__Stated exercise__. Provide the data again in its entirety, exactly as given.
# start of Source data
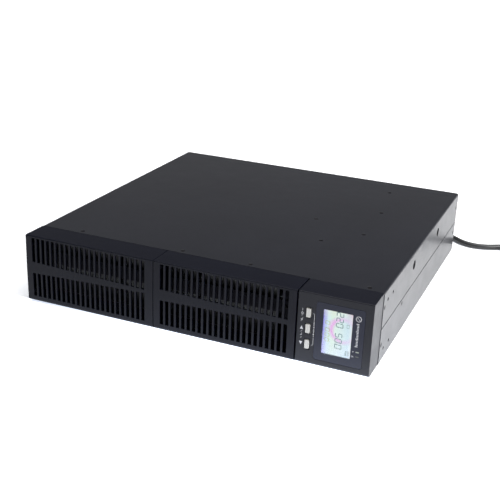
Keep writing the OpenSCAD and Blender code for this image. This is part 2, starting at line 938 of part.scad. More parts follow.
function unit(v) = v / norm(v);
function heading(route, i) =
    unit(route[min(i + 1, len(route) - 1)] - route[max(i - 1, 0)]);
function cord_ring(point, along, r, sides) =
    let (across = unit(cross(along, [0, 0, 1])), up = cross(across, along))
    [for (k = [0:sides - 1]) point + r * (cos(360 * k / sides) * across + sin(360 * k / sides) * up)];

// A round tube swept along a route, one ring for each of its points
module cord_tube(route) {
    sides = 10;
    rings = len(route);
    points = [for (i = [0:rings - 1]) each cord_ring(route[i], heading(route, i), cord_d / 2, sides)];
    walls = [for (i = [0:rings - 2], k = [0:sides - 1])
        [i * sides + k, (i + 1) * sides + k, (i + 1) * sides + (k + 1) % sides, i * sides + (k + 1) % sides]];
    start_cap = [for (k = [0:sides - 1]) k];
    end_cap = [for (k = [sides - 1:-1:0]) (rings - 1) * sides + k];
    polyhedron(points, concat(walls, [start_cap], [end_cap]));
}

module power_cord() {
    color([0.06, 0.06, 0.06]) {
        cord_tube(cord_route);
        cord_tube(tail_route);
    }
}

module cord_coil() {
    color([0.06, 0.06, 0.06]) translate([coil_x, coil_y, 0])
        rotate_extrude() translate([coil_inner_r, 0]) square([coil_outer_r - coil_inner_r, cord_d * 2]);
}

module power_plug() {
    color([0.07, 0.07, 0.07]) {
        rod_y(plug_x, plug_y - 22, plug_y, plug_r, 9, 5.2);
        rod_y(plug_x, plug_y - 58, plug_y - 22, plug_r, plug_r, 15);
    }
}

module plug_pins() {
    color([0.85, 0.8, 0.6]) for (dx = [-9.5, 9.5])
        rod_y(plug_x + dx, plug_y - 77, plug_y - 58, plug_r, 2.4);
}

base_tray();
top_cover();
rear_panel();
front_bulkhead();
left_grille();
middle_grille();
control_panel();
display_lens();
display_module();
power_button();
up_button();
down_button();
light_pipes();
control_board();
ribbon_cable();
grille_clips();
case_screws();
side_hole_plugs();
battery_tray();
battery_left();
battery_middle();
battery_right();
battery_terminals();
battery_leads();
battery_strap();
bay_divider();
main_board();
board_standoffs();
heatsink_left();
heatsink_right();
power_transistors();
bus_capacitors();
choke_core();
choke_winding();
transformer_core();
transformer_winding();
relays();
charger_board();
charger_standoffs();
fan_frame_left();
fan_frame_right();
fan_rotor_left();
fan_rotor_right();
fan_guard_left();
fan_guard_right();
fan_screws();
upper_outlets();
lower_outlets();
breaker_body();
breaker_button();
signal_port();
usb_port();
emergency_off_terminal();
card_slot_cover();
battery_socket();
cord_bushing();
power_cord();
cord_coil();
power_plug();
plug_pins();
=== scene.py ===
"""Looks of a two-unit rack or tower uninterruptible power supply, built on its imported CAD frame."""

import json
import math

import bmesh
import bpy
from mathutils import Matrix, Vector


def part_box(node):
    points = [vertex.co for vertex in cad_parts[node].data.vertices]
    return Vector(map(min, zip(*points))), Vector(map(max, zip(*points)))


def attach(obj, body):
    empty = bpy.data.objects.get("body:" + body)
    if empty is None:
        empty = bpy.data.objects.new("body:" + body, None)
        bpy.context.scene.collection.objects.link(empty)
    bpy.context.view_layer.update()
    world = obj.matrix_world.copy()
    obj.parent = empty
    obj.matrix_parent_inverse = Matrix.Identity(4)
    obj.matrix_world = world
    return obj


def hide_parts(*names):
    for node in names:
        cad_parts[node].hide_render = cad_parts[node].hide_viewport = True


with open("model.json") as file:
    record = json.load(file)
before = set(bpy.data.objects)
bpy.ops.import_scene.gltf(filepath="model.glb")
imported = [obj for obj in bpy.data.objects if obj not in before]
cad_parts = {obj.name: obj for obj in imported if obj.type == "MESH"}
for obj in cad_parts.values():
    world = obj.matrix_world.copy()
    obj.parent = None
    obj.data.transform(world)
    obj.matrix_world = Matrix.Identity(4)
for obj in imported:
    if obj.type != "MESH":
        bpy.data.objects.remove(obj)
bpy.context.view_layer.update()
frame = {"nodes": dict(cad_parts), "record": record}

MM = 0.001


def corners(node):
    """Lowest and highest corner of a CAD node, in millimetres."""
    low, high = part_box(node)
    return low / MM, high / MM


# ---- driving places, in millimetres, read off the frame ----

cover_low, cover_high = corners("top_cover")
_, tray_high = corners("base_tray")
CASE_SIDE = cover_high.x
CASE_TOP = cover_high.z
CASE_FRONT = cover_low.y
CASE_BACK = cover_high.y
SEAM_TOP = cover_low.z
SHEET = 1.2
BEND = 2.5


# ---- shapes: closed shells drawn in millimetres ----

def arc(cx, cz, radius, start, stop, steps):
    """Points along part of a circle, angles in degrees."""
    angles = [math.radians(start + (stop - start) * i / steps) for i in range(steps + 1)]
    return [(cx + radius * math.cos(a), cz + radius * math.sin(a)) for a in angles]


def rounded(x0, x1, z0, z1, radius, steps=5):
    """Outline of a rectangle with round corners."""
    points = []
    for cx, cz, start in ((x1 - radius, z1 - radius, 0), (x0 + radius, z1 - radius, 90),
                          (x0 + radius, z0 + radius, 180), (x1 - radius, z0 + radius, 270)):
        points += arc(cx, cz, radius, start, start + 90, steps)
    return points


def rectangle(x0, x1, z0, z1):
    return [(x0, z0), (x1, z0), (x1, z1), (x0, z1)]


def circle(cx, cz, radius, steps=32):
    return [(cx + radius * math.cos(2 * math.pi * i / steps), cz + radius * math.sin(2 * math.pi * i / steps))
            for i in range(steps)]


def placed(axis, a, b, along):
    """A point from its two outline coordinates and its place along the axis."""
    return {"x": (along, a, b), "y": (a, along, b), "z": (a, b, along)}[axis]


def prism(bm, outline, axis, start, end):
    """Extrudes an outline along an axis."""
    rings = [[bm.verts.new(placed(axis, a, b, along)) for a, b in outline] for along in (start, end)]
    count = len(outline)
    faces = [bm.faces.new([rings[0][i], rings[0][(i + 1) % count], rings[1][(i + 1) % count], rings[1][i]])
             for i in range(count)]
    faces += [bm.faces.new(rings[0]), bm.faces.new(rings[1])]
    return faces


def block(bm, x0, x1, y0, y1, z0, z1):
    return prism(bm, rectangle(x0, x1, z0, z1), "y", y0, y1)


def lathe(bm, axis, centre, profile, steps=48):
    """Turns a profile of (radius, along) points about an axis; its ends are capped or meet the axis."""
    rings = []
    for radius, along in profile:
        if radius < 1e-6:
            rings.append([bm.verts.new(placed(axis, centre[0], centre[1], along))])
            continue
        rings.append([bm.verts.new(placed(axis, a, b, along)) for a, b in circle(*centre, radius, steps)])
    for one, two in zip(rings, rings[1:]):
        for i in range(steps):
            j = (i + 1) % steps
            corner = [one[i % len(one)], one[j % len(one)], two[j % len(two)], two[i % len(two)]]
            bm.faces.new(list(dict.fromkeys(corner)))
    for ring in (rings[0], rings[-1]):
        if len(ring) > 1:
            bm.faces.new(ring)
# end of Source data
__Correct answer__.
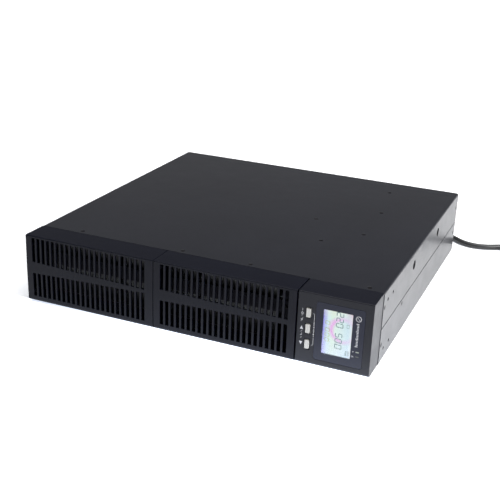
Keep writing the OpenSCAD and Blender code for this image. This is part 2, starting at line 938 of part.scad. More parts follow.
function unit(v) = v / norm(v);
function heading(route, i) =
    unit(route[min(i + 1, len(route) - 1)] - route[max(i - 1, 0)]);
function cord_ring(point, along, r, sides) =
    let (across = unit(cross(along, [0, 0, 1])), up = cross(across, along))
    [for (k = [0:sides - 1]) point + r * (cos(360 * k / sides) * across + sin(360 * k / sides) * up)];

// A round tube swept along a route, one ring for each of its points
module cord_tube(route) {
    sides = 10;
    rings = len(route);
    points = [for (i = [0:rings - 1]) each cord_ring(route[i], heading(route, i), cord_d / 2, sides)];
    walls = [for (i = [0:rings - 2], k = [0:sides - 1])
        [i * sides + k, (i + 1) * sides + k, (i + 1) * sides + (k + 1) % sides, i * sides + (k + 1) % sides]];
    start_cap = [for (k = [0:sides - 1]) k];
    end_cap = [for (k = [sides - 1:-1:0]) (rings - 1) * sides + k];
    polyhedron(points, concat(walls, [start_cap], [end_cap]));
}

module power_cord() {
    color([0.06, 0.06, 0.06]) {
        cord_tube(cord_route);
        cord_tube(tail_route);
    }
}

module cord_coil() {
    color([0.06, 0.06, 0.06]) translate([coil_x, coil_y, 0])
        rotate_extrude() translate([coil_inner_r, 0]) square([coil_outer_r - coil_inner_r, cord_d * 2]);
}

module power_plug() {
    color([0.07, 0.07, 0.07]) {
        rod_y(plug_x, plug_y - 22, plug_y, plug_r, 9, 5.2);
        rod_y(plug_x, plug_y - 58, plug_y - 22, plug_r, plug_r, 15);
    }
}

module plug_pins() {
    color([0.85, 0.8, 0.6]) for (dx = [-9.5, 9.5])
        rod_y(plug_x + dx, plug_y - 77, plug_y - 58, plug_r, 2.4);
}

base_tray();
top_cover();
rear_panel();
front_bulkhead();
left_grille();
middle_grille();
control_panel();
display_lens();
display_module();
power_button();
up_button();
down_button();
light_pipes();
control_board();
ribbon_cable();
grille_clips();
case_screws();
side_hole_plugs();
battery_tray();
battery_left();
battery_middle();
battery_right();
battery_terminals();
battery_leads();
battery_strap();
bay_divider();
main_board();
board_standoffs();
heatsink_left();
heatsink_right();
power_transistors();
bus_capacitors();
choke_core();
choke_winding();
transformer_core();
transformer_winding();
relays();
charger_board();
charger_standoffs();
fan_frame_left();
fan_frame_right();
fan_rotor_left();
fan_rotor_right();
fan_guard_left();
fan_guard_right();
fan_screws();
upper_outlets();
lower_outlets();
breaker_body();
breaker_button();
signal_port();
usb_port();
emergency_off_terminal();
card_slot_cover();
battery_socket();
cord_bushing();
power_cord();
cord_coil();
power_plug();
plug_pins();
=== scene.py ===
"""Looks of a two-unit rack or tower uninterruptible power supply, built on its imported CAD frame."""

import json
import math

import bmesh
import bpy
from mathutils import Matrix, Vector


def part_box(node):
    points = [vertex.co for vertex in cad_parts[node].data.vertices]
    return Vector(map(min, zip(*points))), Vector(map(max, zip(*points)))


def attach(obj, body):
    empty = bpy.data.objects.get("body:" + body)
    if empty is None:
        empty = bpy.data.objects.new("body:" + body, None)
        bpy.context.scene.collection.objects.link(empty)
    bpy.context.view_layer.update()
    world = obj.matrix_world.copy()
    obj.parent = empty
    obj.matrix_parent_inverse = Matrix.Identity(4)
    obj.matrix_world = world
    return obj


def hide_parts(*names):
    for node in names:
        cad_parts[node].hide_render = cad_parts[node].hide_viewport = True


with open("model.json") as file:
    record = json.load(file)
before = set(bpy.data.objects)
bpy.ops.import_scene.gltf(filepath="model.glb")
imported = [obj for obj in bpy.data.objects if obj not in before]
cad_parts = {obj.name: obj for obj in imported if obj.type == "MESH"}
for obj in cad_parts.values():
    world = obj.matrix_world.copy()
    obj.parent = None
    obj.data.transform(world)
    obj.matrix_world = Matrix.Identity(4)
for obj in imported:
    if obj.type != "MESH":
        bpy.data.objects.remove(obj)
bpy.context.view_layer.update()
frame = {"nodes": dict(cad_parts), "record": record}

MM = 0.001


def corners(node):
    """Lowest and highest corner of a CAD node, in millimetres."""
    low, high = part_box(node)
    return low / MM, high / MM


# ---- driving places, in millimetres, read off the frame ----

cover_low, cover_high = corners("top_cover")
_, tray_high = corners("base_tray")
CASE_SIDE = cover_high.x
CASE_TOP = cover_high.z
CASE_FRONT = cover_low.y
CASE_BACK = cover_high.y
SEAM_TOP = cover_low.z
SHEET = 1.2
BEND = 2.5


# ---- shapes: closed shells drawn in millimetres ----

def arc(cx, cz, radius, start, stop, steps):
    """Points along part of a circle, angles in degrees."""
    angles = [math.radians(start + (stop - start) * i / steps) for i in range(steps + 1)]
    return [(cx + radius * math.cos(a), cz + radius * math.sin(a)) for a in angles]


def rounded(x0, x1, z0, z1, radius, steps=5):
    """Outline of a rectangle with round corners."""
    points = []
    for cx, cz, start in ((x1 - radius, z1 - radius, 0), (x0 + radius, z1 - radius, 90),
                          (x0 + radius, z0 + radius, 180), (x1 - radius, z0 + radius, 270)):
        points += arc(cx, cz, radius, start, start + 90, steps)
    return points


def rectangle(x0, x1, z0, z1):
    return [(x0, z0), (x1, z0), (x1, z1), (x0, z1)]


def circle(cx, cz, radius, steps=32):
    return [(cx + radius * math.cos(2 * math.pi * i / steps), cz + radius * math.sin(2 * math.pi * i / steps))
            for i in range(steps)]


def placed(axis, a, b, along):
    """A point from its two outline coordinates and its place along the axis."""
    return {"x": (along, a, b), "y": (a, along, b), "z": (a, b, along)}[axis]


def prism(bm, outline, axis, start, end):
    """Extrudes an outline along an axis."""
    rings = [[bm.verts.new(placed(axis, a, b, along)) for a, b in outline] for along in (start, end)]
    count = len(outline)
    faces = [bm.faces.new([rings[0][i], rings[0][(i + 1) % count], rings[1][(i + 1) % count], rings[1][i]])
             for i in range(count)]
    faces += [bm.faces.new(rings[0]), bm.faces.new(rings[1])]
    return faces


def block(bm, x0, x1, y0, y1, z0, z1):
    return prism(bm, rectangle(x0, x1, z0, z1), "y", y0, y1)


def lathe(bm, axis, centre, profile, steps=48):
    """Turns a profile of (radius, along) points about an axis; its ends are capped or meet the axis."""
    rings = []
    for radius, along in profile:
        if radius < 1e-6:
            rings.append([bm.verts.new(placed(axis, centre[0], centre[1], along))])
            continue
        rings.append([bm.verts.new(placed(axis, a, b, along)) for a, b in circle(*centre, radius, steps)])
    for one, two in zip(rings, rings[1:]):
        for i in range(steps):
            j = (i + 1) % steps
            corner = [one[i % len(one)], one[j % len(one)], two[j % len(two)], two[i % len(two)]]
            bm.faces.new(list(dict.fromkeys(corner)))
    for ring in (rings[0], rings[-1]):
        if len(ring) > 1:
            bm.faces.new(ring)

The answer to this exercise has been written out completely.